Caranya, melompat dari lantai dua rumah majikannya itu. Lalu, memanjat pagar tembok pagar, untuk melarikan diri ke Konsulat RI di Johor Baru. 

"Sambil saya hubungi dan pandu terus, dia berlari kencang dan menaiki sebuah taxi, melalui telephon yang terus hidup, saya juga minta pada orang texi itu, untuk membawa dia ke Konsulat RI di Johor Baru," lanjut Rahmawati mengisahkan. 

Setelah dua hari menyelesiakan administrasi perlindungan di Konsulat RI di Johor Bahru, pada 1 April 2016 lalu, Asmawati akhirnya dipulangkan ke Tanjungpinang.

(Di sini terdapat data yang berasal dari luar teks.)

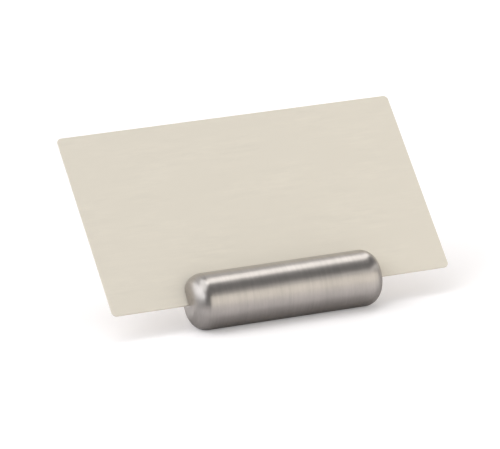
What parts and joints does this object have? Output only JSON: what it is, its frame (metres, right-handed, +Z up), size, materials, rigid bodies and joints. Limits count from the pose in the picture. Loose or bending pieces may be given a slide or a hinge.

Selanjutnya, dengan cerita dan kisah yang dialami, wanita korban trafficking woman antar negara itu melaporkan kasusnya ke polisi.

Syukurlah, di waktu yang sama, Munes alias Che Puan, bersama suaminya, dibantu dengan tekonongnya, Ibu Ham,  ternyata kembali bergerilia mencari korban lain dengan iming-iming yang sama di Tanjungpinang. Berbekal pengaduan Asmawati itulah, polisi berhasil menangkap jaringan perdagangan manusia antar negara itu. 

Apakah ini berarti, berakhirnya sepak terjang jaringan trafficking woman di Tanjungpinang? Entahlah!